The Silicon Valley Leadership Group (SVLG), who organized the event, also proposed redirecting San Mateo County's measure A and M funds as another method to obtain a long-term funding source. One participant discussed the idea of giving discounted entry fees to those who used Caltrain to attend entertainment and sporting events.

Last Thursday, the Peninsula Corridor Joint Powers Board to continue its current 86-train schedule with a fare and parking fee increase. Last week’s vote was good news, said Board Member Liz Kniss. She worried, however, that people may believe Caltrain’s fiscal problems are over.

“Caltrain has an on-going, structural deficit due to the fact that there is no dedicated source of revenue,” Kniss said. “Year in, year out the system is dependent on fluctuating one-time funds and creative service solutions,” she said. “There is no permanent funding for this train. It does not exist,” she said.
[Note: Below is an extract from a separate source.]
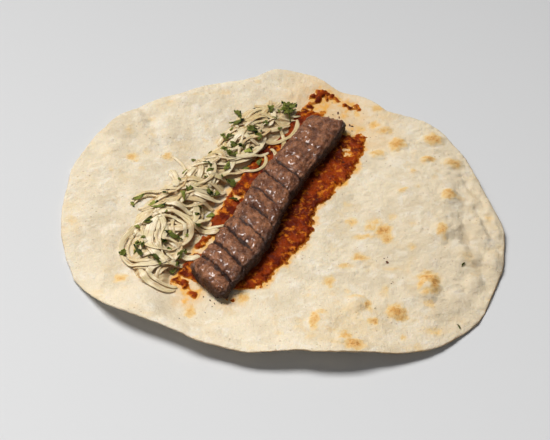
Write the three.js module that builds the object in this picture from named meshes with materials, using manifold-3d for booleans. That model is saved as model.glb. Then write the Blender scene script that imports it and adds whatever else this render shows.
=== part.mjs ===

Participants wanted a clear vision of the future of Caltrain. Some expressed concern over uncertainty with high-speed rail and its possible impact on Caltrain’s future. Disagreement also emerged over whether Caltrain needed electrification in order to modernize and reduce operating costs.

“We go into solutions without having agreed upon what the issues are,” council member Pat Burt said. “We haven’t evaluated to what degree which modernization elements would benefit most,” he added. “It’s not necessarily electrification."

Given all the uncertainties surrounding high-speed rail, possible electrification, and whether a public would support tax increases, the group agreed Caltrain needed to come up with a convincing and tangible vision for the future. There are “huge uncertainties,” right now, one participant said.

Another participant suggested making Caltrain more user friendly by coordinating shuttle service and connecting timely-transit services at stations.

“You’ve got to build confidence so that in three, five, six, eight years that we’re not in the same place that we’re in now,” council member Gail Price said.

 More than 40,000 people ride Caltrain everyday, SVLG senior associate Bena Chang said. If Caltrain disappeared car commuters would see more congestion on El Camino Real, and on the 101 and 280 freeways, Price said.

SVLG will hold another town hall meeting April 27, 6 p.m., at Burlingame City Hall, Council Chambers.